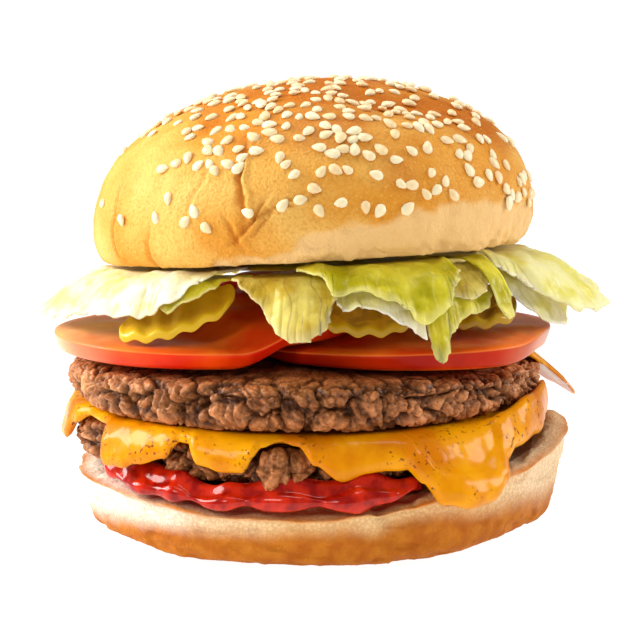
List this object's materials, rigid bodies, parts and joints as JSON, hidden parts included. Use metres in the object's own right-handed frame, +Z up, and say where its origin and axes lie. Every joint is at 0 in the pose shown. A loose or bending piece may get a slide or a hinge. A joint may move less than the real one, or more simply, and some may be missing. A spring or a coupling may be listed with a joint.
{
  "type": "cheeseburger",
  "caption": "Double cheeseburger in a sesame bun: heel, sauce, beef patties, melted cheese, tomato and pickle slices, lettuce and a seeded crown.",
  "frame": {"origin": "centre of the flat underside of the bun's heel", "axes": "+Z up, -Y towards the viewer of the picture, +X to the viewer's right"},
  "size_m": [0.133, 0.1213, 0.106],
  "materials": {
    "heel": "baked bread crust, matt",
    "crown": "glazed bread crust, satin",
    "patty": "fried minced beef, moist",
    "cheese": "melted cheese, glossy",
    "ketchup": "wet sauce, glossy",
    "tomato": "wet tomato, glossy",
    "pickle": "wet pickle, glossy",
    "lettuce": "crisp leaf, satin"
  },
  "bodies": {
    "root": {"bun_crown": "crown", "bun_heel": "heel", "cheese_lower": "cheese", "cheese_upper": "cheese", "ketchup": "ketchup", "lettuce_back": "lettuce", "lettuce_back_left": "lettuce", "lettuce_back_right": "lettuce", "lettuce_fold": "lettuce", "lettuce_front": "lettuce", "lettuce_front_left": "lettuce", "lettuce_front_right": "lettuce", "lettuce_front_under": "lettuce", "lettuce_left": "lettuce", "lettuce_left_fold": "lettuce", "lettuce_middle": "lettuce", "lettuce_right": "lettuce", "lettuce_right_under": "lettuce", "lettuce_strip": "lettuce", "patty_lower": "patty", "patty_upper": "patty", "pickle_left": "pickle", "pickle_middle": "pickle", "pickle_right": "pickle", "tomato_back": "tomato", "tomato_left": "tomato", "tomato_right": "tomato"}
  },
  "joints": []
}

**What is expected**
Take the data above and return it exactly.

**Result of this exercise**
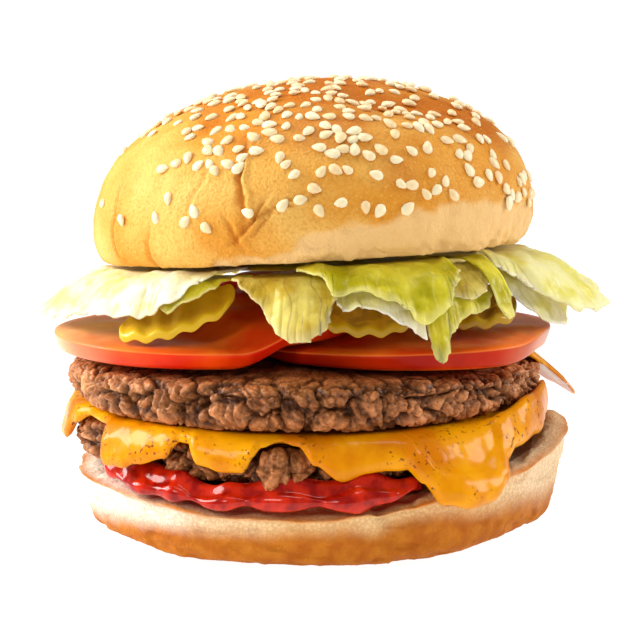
List this object's materials, rigid bodies, parts and joints as JSON, hidden parts included. Use metres in the object's own right-handed frame, +Z up, and say where its origin and axes lie. Every joint is at 0 in the pose shown. A loose or bending piece may get a slide or a hinge. A joint may move less than the real one, or more simply, and some may be missing. A spring or a coupling may be listed with a joint.
{
  "type": "cheeseburger",
  "caption": "Double cheeseburger in a sesame bun: heel, sauce, beef patties, melted cheese, tomato and pickle slices, lettuce and a seeded crown.",
  "frame": {"origin": "centre of the flat underside of the bun's heel", "axes": "+Z up, -Y towards the viewer of the picture, +X to the viewer's right"},
  "size_m": [0.133, 0.1213, 0.106],
  "materials": {
    "heel": "baked bread crust, matt",
    "crown": "glazed bread crust, satin",
    "patty": "fried minced beef, moist",
    "cheese": "melted cheese, glossy",
    "ketchup": "wet sauce, glossy",
    "tomato": "wet tomato, glossy",
    "pickle": "wet pickle, glossy",
    "lettuce": "crisp leaf, satin"
  },
  "bodies": {
    "root": {"bun_crown": "crown", "bun_heel": "heel", "cheese_lower": "cheese", "cheese_upper": "cheese", "ketchup": "ketchup", "lettuce_back": "lettuce", "lettuce_back_left": "lettuce", "lettuce_back_right": "lettuce", "lettuce_fold": "lettuce", "lettuce_front": "lettuce", "lettuce_front_left": "lettuce", "lettuce_front_right": "lettuce", "lettuce_front_under": "lettuce", "lettuce_left": "lettuce", "lettuce_left_fold": "lettuce", "lettuce_middle": "lettuce", "lettuce_right": "lettuce", "lettuce_right_under": "lettuce", "lettuce_strip": "lettuce", "patty_lower": "patty", "patty_upper": "patty", "pickle_left": "pickle", "pickle_middle": "pickle", "pickle_right": "pickle", "tomato_back": "tomato", "tomato_left": "tomato", "tomato_right": "tomato"}
  },
  "joints": []
}